Whether or not they played with inverted wingers, every club had some central areas at the top of the box where shooting offered a better scoring chance than trying to get closer. The researchers investigated what would happen if a team changed its long-shot policy, for example by shooting 20 percent more often from the zones where the model preferred it, and they estimated that it could add about 1 extra point over the course of a season. That may not sound like much, but it’s the margin that won Man City the 2018-19 Premier League title after Kompany’s shot flew up and into the top corner of Leicester City’s net.
There’s still a lot to sort out before anyone tells Guardiola to overhaul his attacking tactics. The Sloan paper treats any interruption in the attacking move, even a shot rebound or a corner kick, as the end of a scoring chance. A team that passes into the box may not be counting on a clean shot right away and would happily settle for a goal off a loose ball or a bad clearance. The more messy contingencies the game throws at researchers, the harder it gets to measure trade-offs precisely. In that respect, the paper’s focus on scoring possibilities no more than one or two moves ahead mimics what a shooter can foresee. “Two or three actions out is probably what most players are able to think about anyway,” Davis said, “and after that it’s probably a lot of guesswork.”

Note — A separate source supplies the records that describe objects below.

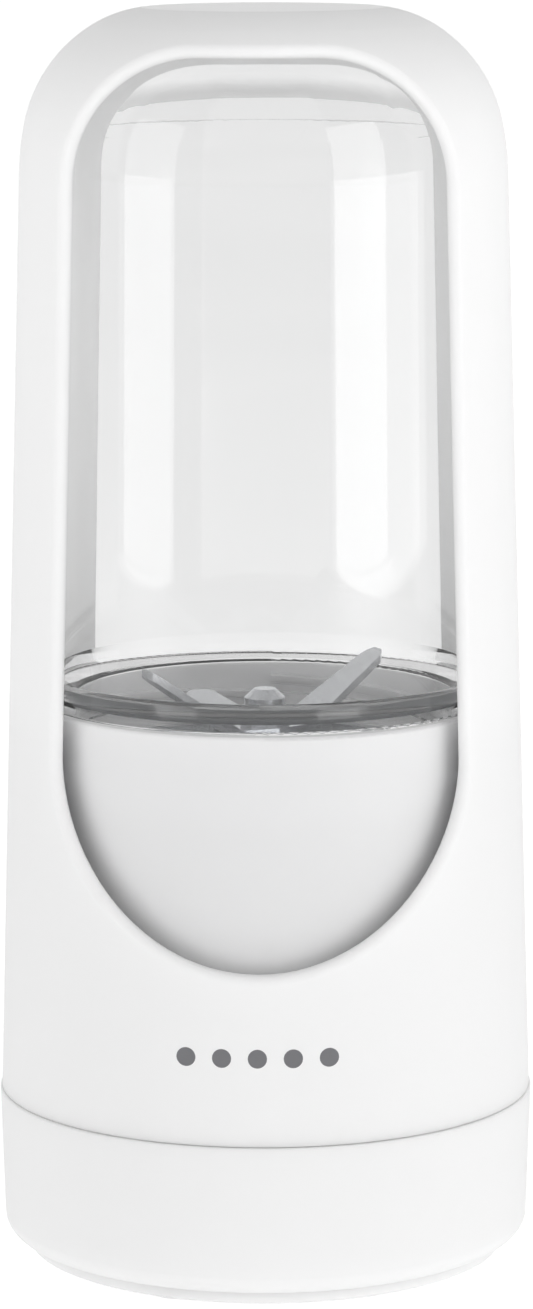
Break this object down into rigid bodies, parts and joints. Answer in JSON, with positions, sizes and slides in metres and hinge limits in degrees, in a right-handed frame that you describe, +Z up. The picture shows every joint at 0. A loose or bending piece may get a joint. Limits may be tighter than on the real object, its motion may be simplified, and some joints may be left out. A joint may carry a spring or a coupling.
{
  "type": "personal blender",
  "caption": "Cordless countertop blender: clear inverted jar screwed on a battery motor base, inside a tapering white sleeve with a tall window front and back.",
  "frame": {"origin": "centre of the underside, on the surface that the foot rests on", "axes": "+Z up along the motor shaft and the jar; the front window faces -Y, the button and the charging port face +Y"},
  "size_m": [0.0872, 0.0872, 0.202],
  "materials": {
    "sleeve_white": "satin moulded",
    "foot_white": "satin moulded",
    "housing_white": "fine satin",
    "jar_clear": "clear polished",
    "lamp_clear": "clear",
    "silicone_white": "matte",
    "silicone_grey": "matte",
    "blade_steel": "ground",
    "shaft_steel": "ground",
    "screw_steel": "zinc plated",
    "magnet_nickel": "nickel plated",
    "magnet_ferrite": "sintered",
    "copper": "enamelled copper",
    "bronze": "sintered",
    "carbon": "graphite",
    "frame_plastic": "moulded",
    "ring_plastic": "moulded",
    "cell_wrap": "shrink wrap",
    "board_green": "solder mask",
    "socket_steel": "nickel plated",
    "wire_red": "extruded"
  },
  "bodies": {
    "base": {"foot_shell": "foot_white", "bottom_plate": "foot_white", "foot_pad": "silicone_white", "bottom_screws": "screw_steel", "base_magnets": "magnet_nickel", "hall_sensor": "frame_plastic", "motor_housing": "housing_white", "housing_screws": "screw_steel", "control_board": "board_green", "board_parts": "frame_plastic", "board_screws": "screw_steel", "usb_socket": "socket_steel", "switch_board": "board_green", "power_switch": "frame_plastic", "status_lamp": "lamp_clear", "light_guide": "lamp_clear", "switch_ribbon": "wire_red", "battery_cells": "cell_wrap", "battery_tabs": "bronze", "battery_cradle": "frame_plastic", "balance_lead": "wire_red", "motor_leads": "wire_red", "motor_can": "shaft_steel", "motor_magnets": "magnet_ferrite", "motor_end_cap": "frame_plastic", "motor_bushings": "bronze", "motor_brushes": "carbon", "brush_arms": "bronze", "motor_terminals": "bronze", "motor_damper": "silicone_grey", "motor_screws": "screw_steel", "blade_seat": "blade_steel", "shaft_seal": "silicone_grey"},
    "blades": {"motor_shaft": "shaft_steel", "armature_core": "shaft_steel", "armature_windings": "copper", "commutator": "copper", "blade_hub": "blade_steel", "lower_blade": "blade_steel", "upper_blade": "blade_steel", "blade_nut": "blade_steel"},
    "gasket": {"jar_gasket": "silicone_grey"},
    "jar": {"jar": "jar_clear"},
    "sleeve": {"sleeve": "sleeve_white", "sleeve_guide_ring": "ring_plastic", "sleeve_magnets": "magnet_nickel"},
    "button": {"power_button": "foot_white", "switch_plunger": "frame_plastic"},
    "flap": {"port_flap": "silicone_white"}
  },
  "joints": [
    {"name": "blade_spin", "type": "hinge", "parent": "base", "child": "blades", "pos_m": [0, 0, 0.084], "axis": [0, 0, 1], "continuous": true},
    {"name": "jar_turn", "type": "hinge", "parent": "base", "child": "gasket", "pos_m": [0, 0, 0.08], "axis": [0, 0, 1], "range_deg": [0, 720]},
    {"name": "jar_lift", "type": "slide", "parent": "gasket", "child": "jar", "axis": [0, 0, 1], "range_m": [0, 0.024]},
    {"name": "sleeve_lift", "type": "slide", "parent": "jar", "child": "sleeve", "axis": [0, 0, 1], "range_m": [0, 0.18]},
    {"name": "button_press", "type": "slide", "parent": "base", "child": "button", "axis": [0, -1, 0], "range_m": [0, 0.0006], "stiffness_N_per_m": 300, "springref_m": -0.0005},
    {"name": "port_flap_hinge", "type": "hinge", "parent": "base", "child": "flap", "pos_m": [0, 0.0429, 0.00685], "axis": [-1, 0, 0], "range_deg": [0, 105], "stiffness_Nm_per_rad": 0.002, "springref_deg": -20.05}
  ],
  "couplings": [
    {"joint": "jar_lift", "follows": "jar_turn", "m_per_rad": 0.0019099}
  ]
}
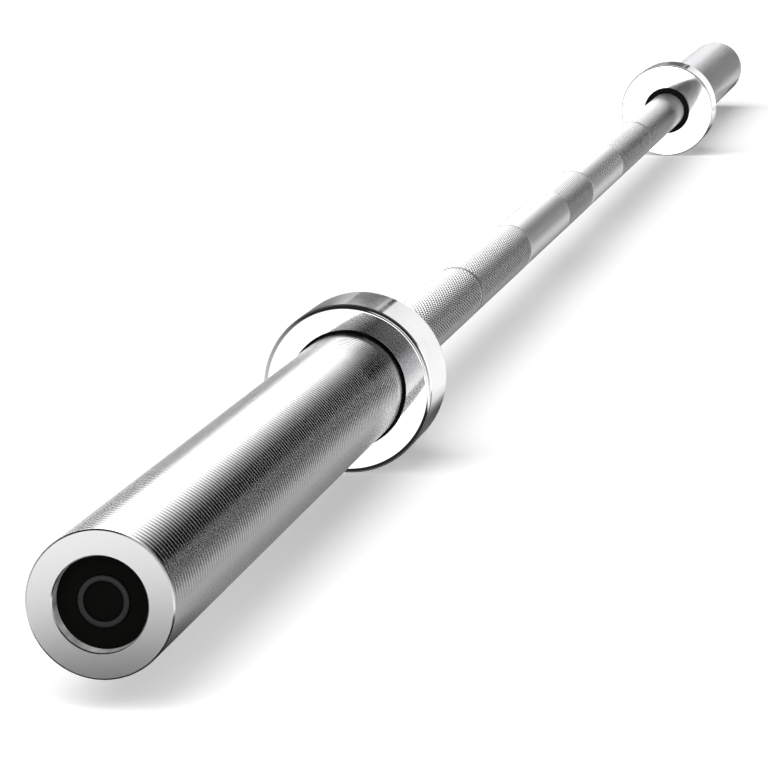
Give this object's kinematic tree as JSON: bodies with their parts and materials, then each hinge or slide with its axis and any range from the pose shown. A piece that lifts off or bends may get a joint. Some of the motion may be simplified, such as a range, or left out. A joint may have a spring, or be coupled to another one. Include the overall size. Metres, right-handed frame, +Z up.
{
  "type": "olympic barbell",
  "caption": "Straight steel weightlifting bar with a knurled shaft, flanged collars and revolving grooved sleeves on needle bearings.",
  "frame": {"origin": "on the bar's axis, half way between the two ends", "axes": "+X along the bar to the right-hand sleeve, +Z up, +Y away from a lifter who stands behind the bar"},
  "size_m": [2.2, 0.075, 0.075],
  "materials": {
    "shaft_chrome": "hard chrome, knurled bands between plain ground ones",
    "sleeve_chrome": "hard chrome over fine turned grooves, end face blasted",
    "collar_chrome": "mirror-polished chrome",
    "seal_rubber": "moulded black rubber",
    "cap_plastic": "moulded black plastic with a raised satin ring",
    "washer_bronze": "machined bronze",
    "bearing_steel": "drawn and ground bearing steel",
    "spring_steel": "oiled spring steel"
  },
  "bodies": {
    "shaft": {"shaft": "shaft_chrome", "left_inner_thrust_washer": "washer_bronze", "left_outer_thrust_washer": "washer_bronze", "left_snap_ring": "spring_steel", "right_inner_thrust_washer": "washer_bronze", "right_outer_thrust_washer": "washer_bronze", "right_snap_ring": "spring_steel"},
    "left_sleeve": {"left_sleeve": "sleeve_chrome", "left_collar": "collar_chrome", "left_dust_seal": "seal_rubber", "left_end_cap": "cap_plastic", "left_inner_bearing_shell": "bearing_steel", "left_outer_bearing_shell": "bearing_steel"},
    "left_needles": {"left_inner_bearing_cage": "bearing_steel", "left_inner_bearing_rollers": "bearing_steel", "left_outer_bearing_cage": "bearing_steel", "left_outer_bearing_rollers": "bearing_steel"},
    "right_sleeve": {"right_sleeve": "sleeve_chrome", "right_collar": "collar_chrome", "right_dust_seal": "seal_rubber", "right_end_cap": "cap_plastic", "right_inner_bearing_shell": "bearing_steel", "right_outer_bearing_shell": "bearing_steel"},
    "right_needles": {"right_inner_bearing_cage": "bearing_steel", "right_inner_bearing_rollers": "bearing_steel", "right_outer_bearing_cage": "bearing_steel", "right_outer_bearing_rollers": "bearing_steel"}
  },
  "joints": [
    {"name": "left_sleeve_spin", "type": "hinge", "parent": "shaft", "child": "left_sleeve", "pos_m": [-0.8975, 0, 0], "axis": [1, 0, 0], "continuous": true},
    {"name": "left_needles_spin", "type": "hinge", "parent": "shaft", "child": "left_needles", "pos_m": [-0.8975, 0, 0], "axis": [1, 0, 0], "continuous": true},
    {"name": "right_sleeve_spin", "type": "hinge", "parent": "shaft", "child": "right_sleeve", "pos_m": [0.8975, 0, 0], "axis": [1, 0, 0], "continuous": true},
    {"name": "right_needles_spin", "type": "hinge", "parent": "shaft", "child": "right_needles", "pos_m": [0.8975, 0, 0], "axis": [1, 0, 0], "continuous": true}
  ],
  "couplings": [
    {"joint": "left_needles_spin", "follows": "left_sleeve_spin", "ratio": 0.5464},
    {"joint": "right_needles_spin", "follows": "right_sleeve_spin", "ratio": 0.5464}
  ]
}
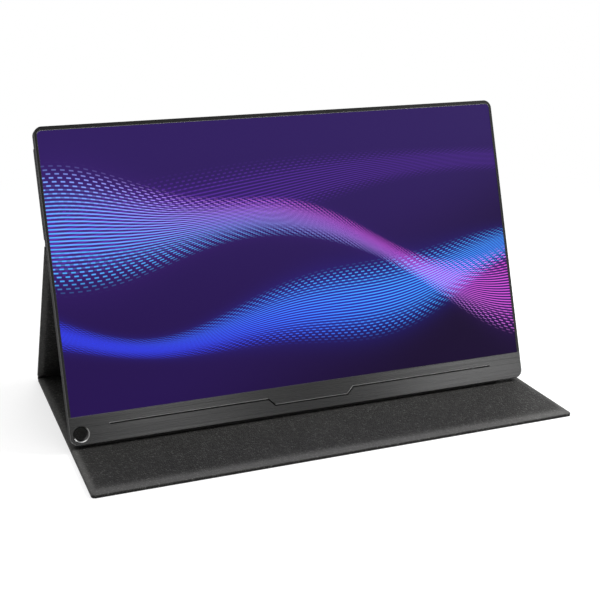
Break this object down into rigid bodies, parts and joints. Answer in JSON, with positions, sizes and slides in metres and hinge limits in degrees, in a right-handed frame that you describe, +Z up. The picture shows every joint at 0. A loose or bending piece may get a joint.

Closer shots are a good thing if you can get them, sure. That’s the basic lesson of expected goals. Comparing the risk and reward of in-game attacking options is harder, but it could be more useful — and more fun. Davis and Van Roy’s team built an interactive tool to let people get a feel for some of the numbers around long shots. “We want to have people ask questions to the models, like what would happen in this situation?” Davis said.
The hope is that better information will help players make the right choices in the heat of the moment. “The artists are the players. They have to decide in one fraction of a second,” Guardiola told a reporter who asked about Kompany’s shot. “He made a good decision.”